I have been on courses, attended workshops, read how to books and written and submitted stuff and I find value in all of those things from learning where I'm probably going wrong, to getting ideas for stimulating my writing creativity to gaining valuable feedback from others including professional authors and also invaluable practice.
I have no qualms about referring to how to books, as I don't believe they will make me write like everyone else and I do believe they will make me more aware of the important background stuff of stories.
So stepping out of the quagmire of what we all should be doing, I will say that I would still love to go on a writer's retreat and I would love to re-gain my energy for my writing sometime soon so that I can just write and write.
Have you taken the time to study the opening lines and paragraphs of the novels you have read?
There's an excellent, free pdf article on this very subject at the Mslexia website.
When an agent or editor receives your submission, they will read your pitch letter and then turn straight to the Opening Page of your manuscript. If they like what they read, they’ll read on; if not, your submission will be returned to sender.
Here's some opening lines of books I own:
White Teeth by Zadie Smith
Early in the morning, late in the century, Cricklewood Broadway. At 06.27 hours on 1 January 1975, Alfred Archibald Jones was dressed in corduroy and sat in a fume-filled Cavalier Musketeer Estate face down on the steering wheel, hoping the judgment would not be too heavy upon him. He lay forward in a prostrate cross, jaw slack, arms splayed either side like some fallen angel; scrunched up in each fist he held his army service medals (left) and his marriage license (right), for he had decided to take his mistakes with him. A little green light flashed in his eye, signalling a right turn he had resolved never to make. He was resigned to it. He was prepared for it. He had flipped a coin and stood staunchly by its conclusions. It was a decided-upon suicide. In fact it was a New Year’s resolution.
Labyrinth by Kate Mosse
A single line of blood trickles down the pale underside of her arm, a red seam on a white sleeve.
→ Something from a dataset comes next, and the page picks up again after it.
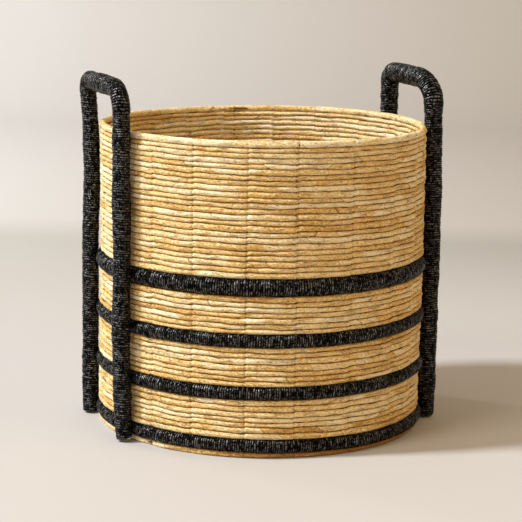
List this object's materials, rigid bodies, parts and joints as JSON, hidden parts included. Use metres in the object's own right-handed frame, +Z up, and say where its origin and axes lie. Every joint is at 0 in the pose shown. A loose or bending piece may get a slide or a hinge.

At first Alice thinks it’s just a fly and takes no notice. Insects are an occupational hazard at a dig, and for some reason there are more flies higher up in the mountain where she is working than at the main excavation site lower down. Then a drop of blood splashed onto her bare leg, exploding like a firework in the sky on Guy Fawkes night.
This time she does look and sees that the cut on the inside of her elbow has opened again. It’s a deep wound that doesn’t want to heal. She sighs and pushes the plaster and lint dressing tighter against her skin. Then, since there is no-one around to see, se licks the red smear from her wrist.
Room by Emma Donoghue
Today I'm five. I was four last night going to sleep in Wardrobe, but when I wake up in Bed in the dark I'm changed to five, abracadabra. Before that I was three, then two, then one, then zero. "Was I minus numbers?"
"Hmmm?" Ma does a big stretch.
"In Heaven. Was I minus one, minus two, minus three- ?"
Kissing Games of the World by Sandi Shelton
Harris Goddard's life ran out on an otherwise ordinary afternoon in the middle of May, on the very day it seemed thed rest of the planet was pulsating with life. An unexpected warm front had blown toward the coast overnight, pushing out the last remains of the long, wet Connecticut winter and nudging the buds into a frantic, hurried bloom. By 11:00am the thermometer on the side barn read eighty-six damp degrees and Harris, standing on a ladder and scraping the peeling paint off the house, felt as though he might have missed out on the news flash that the world had slipped into the third circle of hell.
One eventually gets going though the style for me is rather un-engaging.
For the next two, the immediate focus is the main character involved in something interesting and idiosyncratic.
For the final excerpt, a dramatic event is described that sets off a chain of events for the MCs.
So, it seems, to be an engaging first paragraph your reader must be immediately led into the meaty details of the narrative.